● AIM
Look at each line of the records and count those with "origin" in them. Please answer with the count alone.

● TASK MATERIAL
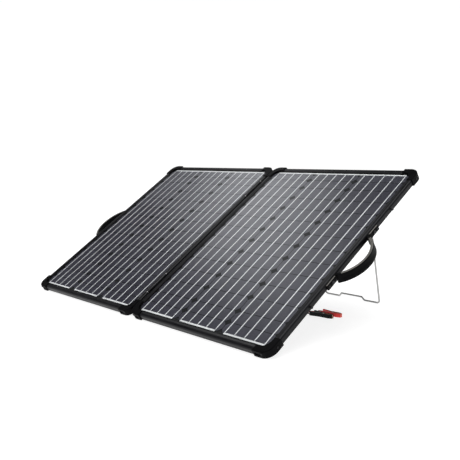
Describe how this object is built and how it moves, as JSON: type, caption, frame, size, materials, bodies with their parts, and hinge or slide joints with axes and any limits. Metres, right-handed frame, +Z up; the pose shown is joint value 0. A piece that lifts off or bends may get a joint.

---

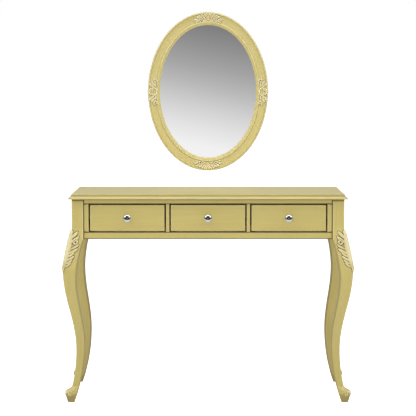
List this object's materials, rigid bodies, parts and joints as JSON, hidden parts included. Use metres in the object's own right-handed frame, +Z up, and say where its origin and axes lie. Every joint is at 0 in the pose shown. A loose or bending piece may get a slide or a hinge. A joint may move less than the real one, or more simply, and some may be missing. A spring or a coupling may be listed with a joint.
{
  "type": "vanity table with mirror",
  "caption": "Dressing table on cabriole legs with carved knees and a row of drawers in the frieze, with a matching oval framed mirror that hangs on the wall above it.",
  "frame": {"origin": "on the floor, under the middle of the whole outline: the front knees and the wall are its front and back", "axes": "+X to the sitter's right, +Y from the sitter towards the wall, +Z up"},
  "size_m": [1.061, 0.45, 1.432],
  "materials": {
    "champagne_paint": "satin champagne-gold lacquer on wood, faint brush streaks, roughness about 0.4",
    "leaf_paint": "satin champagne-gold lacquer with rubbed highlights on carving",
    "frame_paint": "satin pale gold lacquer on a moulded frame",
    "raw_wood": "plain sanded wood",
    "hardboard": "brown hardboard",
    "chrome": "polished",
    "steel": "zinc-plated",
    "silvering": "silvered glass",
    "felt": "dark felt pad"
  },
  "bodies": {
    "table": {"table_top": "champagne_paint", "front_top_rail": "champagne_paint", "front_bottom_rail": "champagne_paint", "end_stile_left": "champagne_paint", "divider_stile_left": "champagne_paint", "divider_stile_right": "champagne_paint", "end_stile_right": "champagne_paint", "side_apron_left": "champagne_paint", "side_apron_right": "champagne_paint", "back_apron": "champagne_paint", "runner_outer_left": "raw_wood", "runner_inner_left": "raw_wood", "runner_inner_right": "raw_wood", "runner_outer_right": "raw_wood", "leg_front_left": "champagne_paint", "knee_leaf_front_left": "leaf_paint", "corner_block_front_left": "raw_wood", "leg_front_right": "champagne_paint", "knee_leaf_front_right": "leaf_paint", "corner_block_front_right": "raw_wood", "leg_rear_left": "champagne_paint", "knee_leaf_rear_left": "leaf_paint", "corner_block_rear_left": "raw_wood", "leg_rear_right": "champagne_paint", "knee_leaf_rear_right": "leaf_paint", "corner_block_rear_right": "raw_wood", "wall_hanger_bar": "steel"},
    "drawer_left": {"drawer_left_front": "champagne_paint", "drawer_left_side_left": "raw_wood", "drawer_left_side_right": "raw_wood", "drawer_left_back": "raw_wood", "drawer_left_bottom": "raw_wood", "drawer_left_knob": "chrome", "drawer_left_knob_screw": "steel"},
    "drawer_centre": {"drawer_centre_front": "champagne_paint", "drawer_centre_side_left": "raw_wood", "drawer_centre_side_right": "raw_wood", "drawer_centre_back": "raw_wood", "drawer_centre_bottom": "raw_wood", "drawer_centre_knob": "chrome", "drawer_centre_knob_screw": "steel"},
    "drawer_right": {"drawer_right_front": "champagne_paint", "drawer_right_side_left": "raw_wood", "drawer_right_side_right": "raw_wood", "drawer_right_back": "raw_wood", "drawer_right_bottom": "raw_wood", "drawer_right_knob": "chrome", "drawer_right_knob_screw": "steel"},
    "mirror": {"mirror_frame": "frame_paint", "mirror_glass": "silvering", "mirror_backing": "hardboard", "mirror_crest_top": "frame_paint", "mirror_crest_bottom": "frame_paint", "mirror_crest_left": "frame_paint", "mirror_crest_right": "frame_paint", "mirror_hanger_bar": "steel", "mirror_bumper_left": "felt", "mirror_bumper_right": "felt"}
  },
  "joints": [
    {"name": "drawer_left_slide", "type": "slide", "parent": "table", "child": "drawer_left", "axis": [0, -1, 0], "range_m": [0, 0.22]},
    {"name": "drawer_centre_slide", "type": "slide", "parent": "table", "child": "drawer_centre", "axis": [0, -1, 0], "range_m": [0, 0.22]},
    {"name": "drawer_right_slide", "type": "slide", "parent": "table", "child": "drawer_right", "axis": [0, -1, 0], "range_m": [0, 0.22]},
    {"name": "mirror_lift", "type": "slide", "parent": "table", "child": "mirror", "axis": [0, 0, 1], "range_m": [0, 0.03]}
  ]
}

...

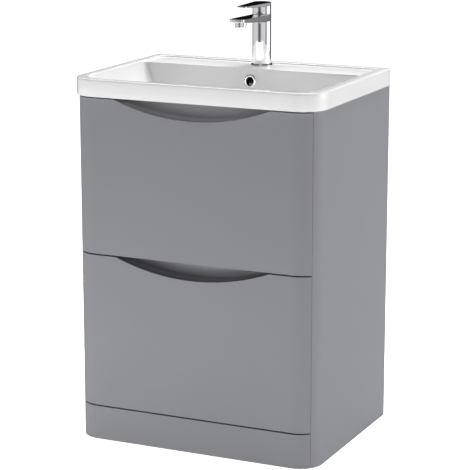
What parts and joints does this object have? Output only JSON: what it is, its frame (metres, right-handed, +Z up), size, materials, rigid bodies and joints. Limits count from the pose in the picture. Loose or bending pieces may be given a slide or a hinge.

● WORKED ANSWER
2